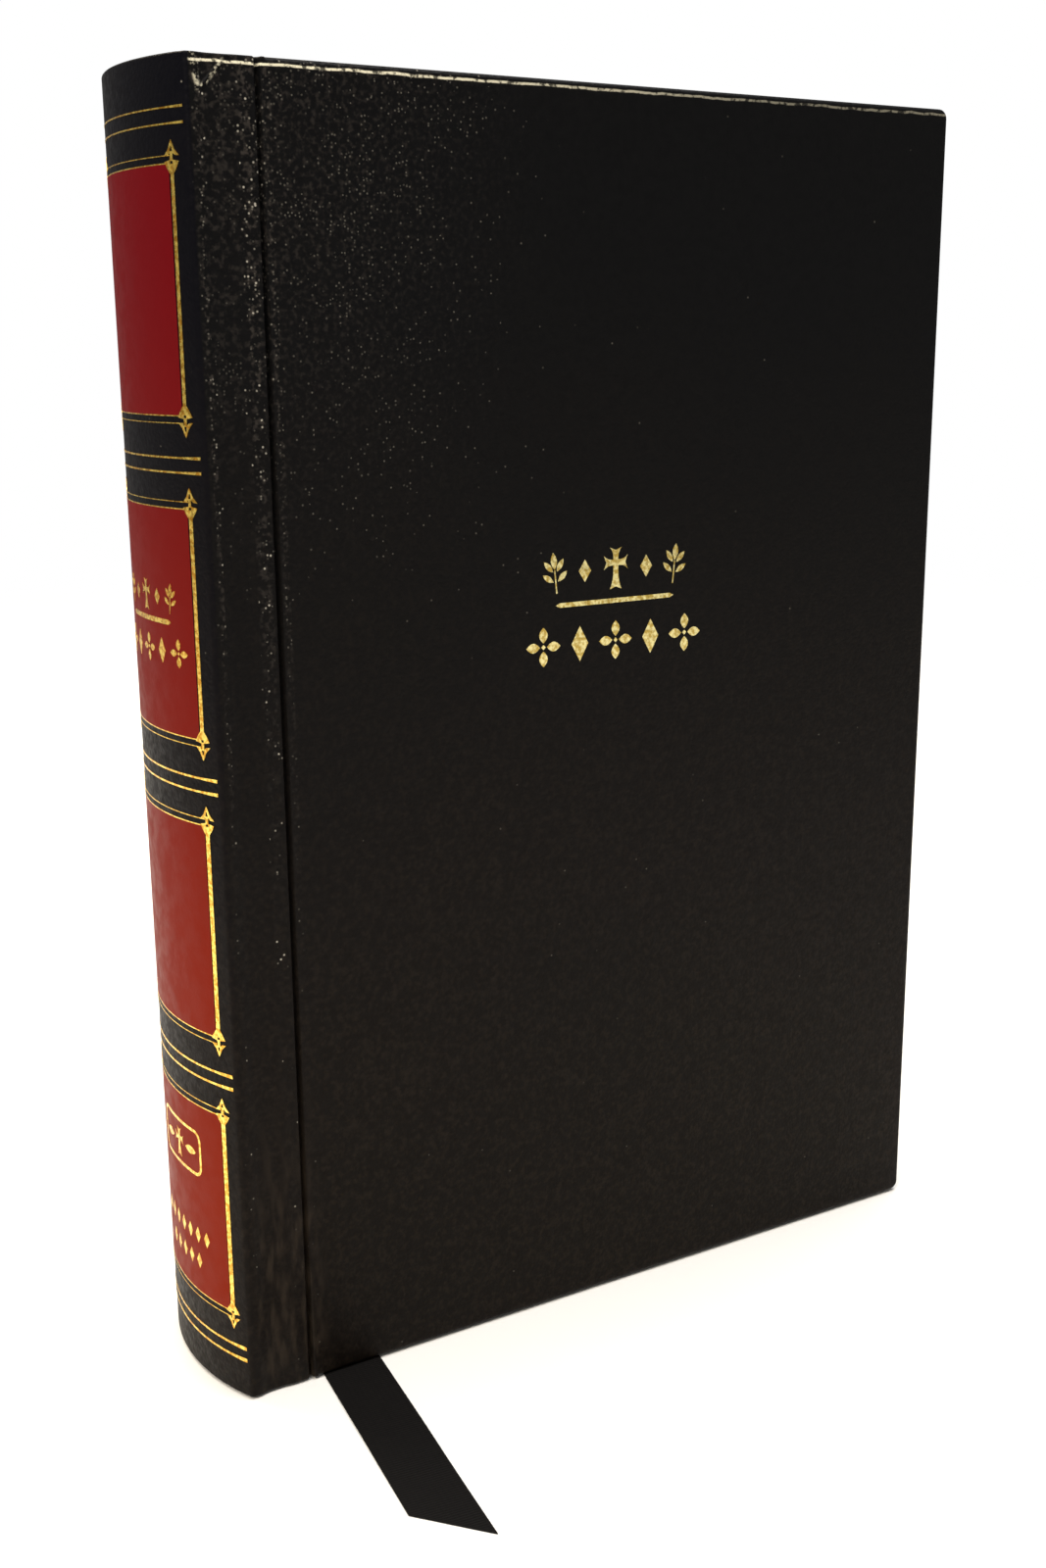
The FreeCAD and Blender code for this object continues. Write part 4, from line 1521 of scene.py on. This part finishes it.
@dataclass
class MarkerRibbon:
    """The free end of the marker: out of the tail of the leaves and across the table."""

    plan: Layout
    looks: Finishes
    width: float = 9.5 * MM
    thick: float = 0.2 * MM
    slant: float = 4.3 * MM
    length: float = 59.5 * MM
    # Middle of the ribbon, from the leaves' tail down to the table and out past the front cover.
    route: tuple[tuple[float, float, float], ...] = (
        (-44.2, 0.0, 3.6), (-44.2, 0.0, 1.7), (-44.25, -0.7, 0.12), (-44.5, -3.4, 0.1), (-45.6, -12.0, 0.12),
        (-47.0, -23.5, 0.22), (-48.4, -35.0, 0.3), (-49.8, -46.5, 0.16), (-51.0, -56.9, 0.14))
    across: tuple[float, float, float] = (0.9930, -0.1184, 0.0)
    rows: int = 90
    columns: int = 12

    def path(self) -> list[Vector]:
        """Reads the route's smooth spline.

        Returns:
            Its points, from the leaves' tail to the free end.
        """
        curve = bpy.data.curves.new("marker_route", "CURVE")
        curve.dimensions = "3D"
        curve.resolution_u = 10
        spline = curve.splines.new("NURBS")
        spline.points.add(len(self.route) - 1)
        for point, (x, y, z) in zip(spline.points, self.route):
            point.co = (x * MM, y * MM, z * MM, 1.0)
        spline.order_u = 3
        spline.use_endpoint_u = True
        host = bpy.data.objects.new("marker_route", curve)
        bpy.context.scene.collection.objects.link(host)
        line = bpy.data.meshes.new_from_object(host)
        points = [v.co.copy() for v in line.vertices]
        bpy.data.objects.remove(host)
        bpy.data.meshes.remove(line)
        return points

    def build(self) -> None:
        """Makes the ribbon's free end."""
        points = self.path()
        spans = [0.0]
        for a, b in zip(points, points[1:]):
            spans.append(spans[-1] + (b - a).length)
        total = spans[-1]

        def frame_at(s: float) -> tuple[Vector, Vector, Vector]:
            """Where the ribbon is and how it lies.

            Args:
                s: distance along it.

            Returns:
                Its middle there, the direction across it and the direction out of it.
            """
            i = max(k for k in range(len(spans) - 1) if spans[k] <= max(0.0, min(s, total - 1e-9)))
            along = (points[i + 1] - points[i]).normalized()
            across = Vector(self.across)
            return points[i] + along * (s - spans[i]), across, across.cross(along).normalized()

        rows, columns = self.rows, self.columns
        mesh = bmesh.new()
        layer = mesh.loops.layers.uv.new("UVMap")
        maps: dict[bmesh.types.BMVert, Point2] = {}
        rings = []
        for i in range(rows + 1):
            ring = []
            for j in range(columns + 1):
                u = -1 + 2 * j / columns
                t = i / rows
                s = t * (total + self.slant * u * t ** 6)
                at, across, out = frame_at(s)
                edge = self.thick * (0.5 if abs(u) < 0.99 else 0.3)
                for k, lift in enumerate((edge, -edge)):
                    spot = at + across * (u * self.width / 2) + out * lift
                    spot.z = max(spot.z, 0.01 * MM if k else 0.0)
                    vert = mesh.verts.new(spot)
                    maps[vert] = (u * self.width / 2, s)
                    ring.append(vert)
            rings.append(ring)
        for a, b in zip(rings, rings[1:]):
            for j in range(columns):
                n = 2 * j
                mesh.faces.new((a[n], a[n + 2], b[n + 2], b[n]))
                mesh.faces.new((a[n + 1], b[n + 1], b[n + 3], a[n + 3]))
            mesh.faces.new((a[0], b[0], b[1], a[1]))
            mesh.faces.new((a[-2], a[-1], b[-1], b[-2]))
        for ring in (rings[0], rings[-1]):
            for j in range(columns):
                n = 2 * j
                mesh.faces.new((ring[n], ring[n + 1], ring[n + 3], ring[n + 2]))
        for face in mesh.faces:
            for loop in face.loops:
                loop[layer].uv = maps[loop.vert]
        data = close_mesh("marker_free_end", mesh)
        piece = new_piece("marker_free_end", data, self.looks.satin)
        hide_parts("ribbon_marker_end")
        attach(piece, "spine")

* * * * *

From the opening line of the data above, please print each line as written up to and including the line that contains "free end of", and nothing more.

# Result of the task:
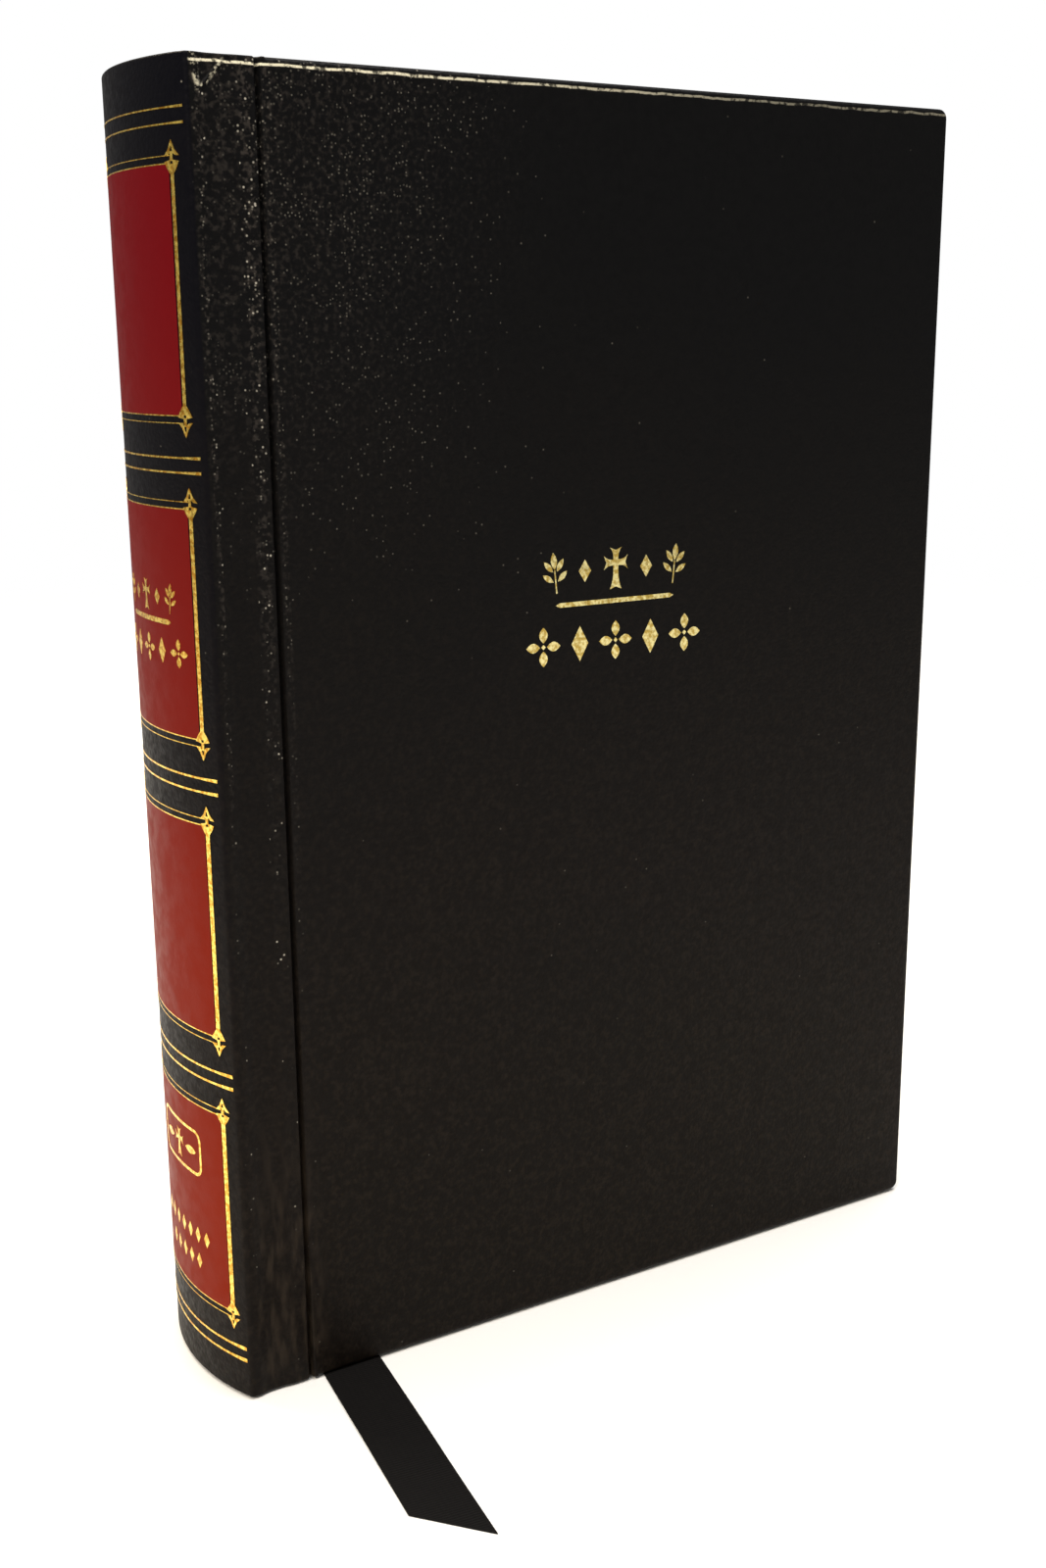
The FreeCAD and Blender code for this object continues. Write part 4, from line 1521 of scene.py on. This part finishes it.
@dataclass
class MarkerRibbon:
    """The free end of the marker: out of the tail of the leaves and across the table."""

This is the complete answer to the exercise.